You were able to ascertain this, partly because the comment was “passed in a non-threatening way” and “did not draw attention” to the poster. Once again, I did not see it that way but if you say so, as you have the experience and abilities. I did invite a response from him to say whether he felt the issues were trivial or not but he did not respond. Does that mean I scared him off by drawing attention to him? That was not my intention but I guess you are right again.

That really only leaves me with one remaining question. You say they don’t want to be seen as an attention seeker and someone who is not taken seriously, but they do want to talk about it but not be seen as someone who has a problem. So you have brought it to everyone’s notice that the individual may well have a problem, even though he would want to be seen as someone who does not. He does not want the attention yet your post is here for all and sundry to see and read. It has the individual’s name in the quote.

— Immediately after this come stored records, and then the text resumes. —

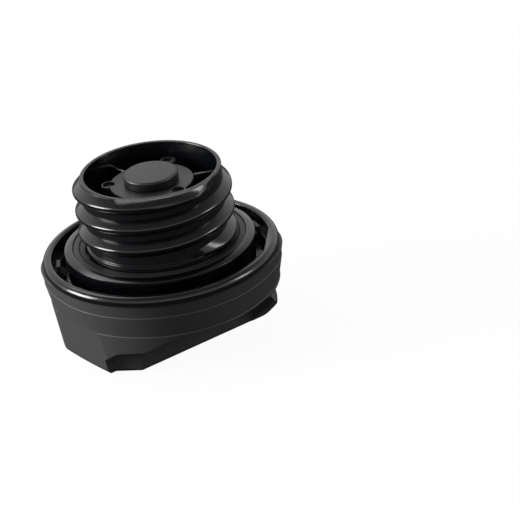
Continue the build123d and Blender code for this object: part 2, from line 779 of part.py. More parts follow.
# ---------------------------------------------------------------- valve
def valve_cover():
    """Disc on the hub with three dished clip lugs, a spigot and the valve seat."""
    bottom = cover_top - cover_thickness
    body = softened_disc(cover_radius, bottom, cover_thickness)
    for azimuth, radius in cover_lugs:
        x, y = polar(radius, azimuth)
        body = body + Pos(x, y, 0) * softened_disc(lug_radius, bottom, cover_thickness)
    for azimuth, radius in cover_lugs:
        x, y = polar(radius, azimuth)
        body = body - Pos(x, y, 0) * disc(lug_cup_radius, cover_top - lug_cup_depth, 5)
    spigot = hub_radius - hub_wall - fit_gap
    collar_foot = hub_top - spigot_depth
    body = body + ring(spigot, spigot - spigot_wall, collar_foot, bottom + 0.1 - collar_foot)
    seat_radius = seal_inner_radius + seat_gap
    body = body + ring(seat_radius + seat_wall, seat_radius, seat_level, bottom - seat_level + 0.1)
    vent = Pos(vent_circle, 0, 0) * disc(vent_radius, bottom - 1, 5)
    for index in range(vent_count):
        body = body - Rot(0, 0, index * 360 / vent_count) * vent
    return body - disc(button_stem_radius + fit_gap, bottom - 1, 6)


def valve_button():
    """Round cap over the vents, held by its stem."""
    bottom = cover_top + 0.05
    body = softened_disc(button_radius, bottom, button_height, 0.45)
    room = disc(button_radius - button_wall, bottom - 1, button_height - button_wall + 1)
    stem = disc(button_stem_radius, bottom - cover_thickness - 0.6, button_height + cover_thickness)
    barb = disc(button_stem_radius + 0.5, bottom - cover_thickness - 1.0, 0.8)
    return body - room + stem + barb


def pressure_plate():
    """Valve plate pressed up against the seat."""
    body = disc(plate_radius, plate_bottom, plate_thickness)
    land_outer = pressure_coil_radius - pressure_wire / 2 - 0.15
    spring_land = ring(land_outer, pressure_coil_radius - 2, plate_bottom - 1.2, 1.3)
    return body + spring_land - disc(vacuum_bore_radius, plate_bottom - 3, 10)


def pressure_seal():
    return ring(plate_radius - 0.3, seal_inner_radius, plate_bottom + plate_thickness + 0.02, seal_thickness)


def pressure_spring():
    bottom = floor_top + 0.05
    return coil(pressure_wire, pressure_coil_radius, bottom, plate_bottom - 0.05 - bottom, pressure_coils)


def vacuum_valve():
    """Small disc over the hole in the valve plate, with its stem."""
    bottom = plate_bottom + plate_thickness + 0.02
    stem_bottom = bottom - vacuum_stem_length
    stem = disc(vacuum_stem_radius, stem_bottom, vacuum_stem_length + 0.5)
    body = disc(vacuum_disc_radius, bottom, 1.0) + stem
    groove = ring(vacuum_stem_radius + 1, vacuum_stem_radius - 0.4, stem_bottom + 0.5, 0.7)
    return body - groove


def vacuum_clip():
    """Spring plate clipped into the stem's groove."""
    bottom = plate_bottom + plate_thickness + 0.02 - vacuum_stem_length + 0.55
    return ring(vacuum_coil_radius + 0.9, vacuum_stem_radius - 0.35, bottom, 0.6)


def vacuum_spring():
    bottom = plate_bottom + plate_thickness + 0.02 - vacuum_stem_length + 1.2
    return coil(vacuum_wire, vacuum_coil_radius, bottom, plate_bottom - 0.05 - bottom, vacuum_coils)


PIECES = [
    handle_shell, retaining_ring, lock_housing, lock_oring, lock_snap_ring, bolt_cover, bolt_cover_screws,
    thrust_washer, lock_plug, lock_wafers, lock_cam, cam_pin, locking_bolt, drive_ring, ratchet_pawls,
    wave_spring, threaded_body, gasket, valve_cover, valve_button, pressure_spring, pressure_plate,
    pressure_seal, vacuum_spring, vacuum_valve, vacuum_clip,
]


def main():
    os.makedirs("parts", exist_ok=True)
    for piece in PIECES:
        save(piece(), piece.__name__)


if __name__ == "__main__":
    main()
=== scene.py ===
# %% [markdown]
# # A screw-in fuel filler cap
# The cap stands on its grip bar with the thread up. Its solids come from the frame at full size, and
# this lesson gives them their finish: the parts that are seen up close are modelled again with soft
# edges and fine steps, and the rest keep their solids and get a material. Blender works in metres, the
# sizes below are in millimetres, and MM turns one into the other.

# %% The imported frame
import bpy
import bmesh
import json
from math import cos, pi, radians, sin
from mathutils import Matrix, Vector


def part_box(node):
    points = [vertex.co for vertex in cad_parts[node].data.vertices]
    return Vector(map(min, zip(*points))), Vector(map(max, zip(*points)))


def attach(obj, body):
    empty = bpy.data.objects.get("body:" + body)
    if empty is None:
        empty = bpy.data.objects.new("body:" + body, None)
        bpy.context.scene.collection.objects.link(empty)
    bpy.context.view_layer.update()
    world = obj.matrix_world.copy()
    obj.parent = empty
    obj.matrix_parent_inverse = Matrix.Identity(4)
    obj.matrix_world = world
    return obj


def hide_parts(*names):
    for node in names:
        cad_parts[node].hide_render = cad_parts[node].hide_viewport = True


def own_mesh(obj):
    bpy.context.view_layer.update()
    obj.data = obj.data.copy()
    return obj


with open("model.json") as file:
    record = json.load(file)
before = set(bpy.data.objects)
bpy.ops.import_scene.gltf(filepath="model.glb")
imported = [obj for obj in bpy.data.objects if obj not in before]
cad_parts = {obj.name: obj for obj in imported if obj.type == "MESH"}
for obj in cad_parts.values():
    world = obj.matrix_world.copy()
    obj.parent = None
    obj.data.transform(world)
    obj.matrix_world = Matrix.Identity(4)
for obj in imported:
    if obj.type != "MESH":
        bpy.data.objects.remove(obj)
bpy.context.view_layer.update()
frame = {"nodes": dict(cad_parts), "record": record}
MM = 0.001
bpy.ops.object.select_all(action="DESELECT")

# %% [markdown]
# ## Colours and nodes
# A colour is written as the hex value that a screen shows. Blender counts light, so one function turns
# each value to linear. Another adds one node with its settings and its links, so that each material
# below reads as a short list. A noise's scale is its cells per metre, and it is written as cells per
# millimetre over MM.

# %% Helpers for materials
def linear(code):
    channels = [int(code[i:i + 2], 16) / 255 for i in (1, 3, 5)]
    return [c / 12.92 if c <= 0.04045 else ((c + 0.055) / 1.055) ** 2.4 for c in channels] + [1.0]


def node(tree, kind, values={}, links={}, **settings):
    made = tree.nodes.new(kind)
    for name, value in settings.items():
        setattr(made, name, value)
    for socket, value in values.items():
        made.inputs[socket].default_value = value
    for socket, source in links.items():
        tree.links.new(source, made.inputs[socket])
    return made


def material(name):
    made = bpy.data.materials.new(name)
    made.use_nodes = True
    made.node_tree.nodes.clear()
    return made, made.node_tree


def finish_with(tree, shader):
    node(tree, "ShaderNodeOutputMaterial", links={"Surface": shader.outputs[0]})


# %% [markdown]
# ## Spark-eroded nylon: the handle's shell
# Glass-filled nylon from a mould with an eroded texture is charcoal and dull, and its fine grain breaks
# every highlight into a soft glow. A fine noise moves the height and the tint, and a wide noise changes
# the roughness a little, as flow marks do.

# %% Textured nylon
NYLON_GRAIN_PER_MM = 3.4
NYLON_FLOW_PER_MM = 0.09


def textured_nylon():
    made, tree = material("textured nylon")
    place = node(tree, "ShaderNodeTexCoord")
    grain = node(tree, "ShaderNodeTexNoise",
                 {"Scale": NYLON_GRAIN_PER_MM / MM, "Detail": 3.0, "Roughness": 0.6},
                 {"Vector": place.outputs["Object"]})
    flow = node(tree, "ShaderNodeTexNoise", {"Scale": NYLON_FLOW_PER_MM / MM, "Detail": 2.0},
                {"Vector": place.outputs["Object"]})
    rough = node(tree, "ShaderNodeMapRange", {"To Min": 0.52, "To Max": 0.66},
                 {"Value": flow.outputs["Fac"]})
    tint = node(tree, "ShaderNodeMix", {"A": linear("#2c2c2c"), "B": linear("#373736")},
                {"Factor": grain.outputs["Fac"]}, data_type="RGBA")
    bump = node(tree, "ShaderNodeBump", {"Strength": 0.35, "Distance": 0.05 * MM},
                {"Height": grain.outputs["Fac"]})
    shader = node(tree, "ShaderNodeBsdfPrincipled", {"IOR": 1.53, "Specular IOR Level": 0.5},
                  {"Base Color": tint.outputs["Result"], "Roughness": rough.outputs["Result"],
                   "Normal": bump.outputs["Normal"]})
    finish_with(tree, shader)
    return made


# %% [markdown]
# ## Polished acetal: the lip, the tube and its thread
# Black acetal from a polished mould is glossy: the colour is near black with a little blue in it, and
# the highlights are clear. A wide, weak noise in the height gives the slow waviness of shrunk plastic,
# and a finer one in the roughness gives a faint haze.

# %% Polished acetal
POLISH_WAVES_PER_MM = 0.16
POLISH_HAZE_PER_MM = 0.7


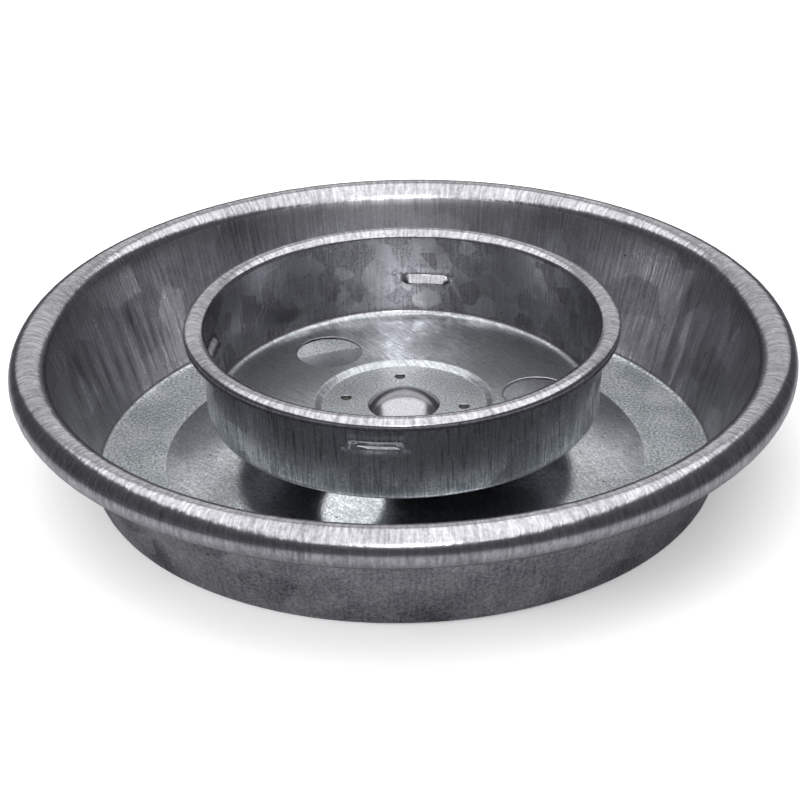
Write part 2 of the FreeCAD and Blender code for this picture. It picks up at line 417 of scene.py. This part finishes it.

That last question is, if you were fair dinkum, instead of doing what you have done, which is almost exactly what you have told me I should not do, why did you not send this message via PM?

Blue

Like i said Blue, please take that comment as it was intended. Which was without any spite or il-intention.

I made it very clear that it may not be the case in this particular instance.

And i made it public for several reasons, I have seen the way you and that young fella have interacted in the past and i think your response may have been influenced by your apparent feelings toward him. I also felt that the other posters and readers of this thread could benefit by thinking about that comment from another perspective.

I have to go on yard duty now, i'll comment more later.

Edit. Yard duty is over...

I know i'm not the only person here who has experienced this but I've seen what a suicide can do to a family and to a community on far too many occasions. I've seen the mother of an eleven year old boy who hung himself die of a broken heart, i've seen the body of a 19 year old after he hung himself and watched an entire community grieve. I will never forget what a mess his body was. I've seen a personal friend be committed after he took a nose dive off a three story building. I've even removed a loaded rifle from underneath someone's chin just this year.

I'm not special for having experienced these things but it sure messes with your head and does make you think about things differently.

The warning signs are always there, wether the warning is explicit or in round abouts kind of ways and i have learnt that talking about it is sometimes a warning. And sometimes just talking back is all that is needed.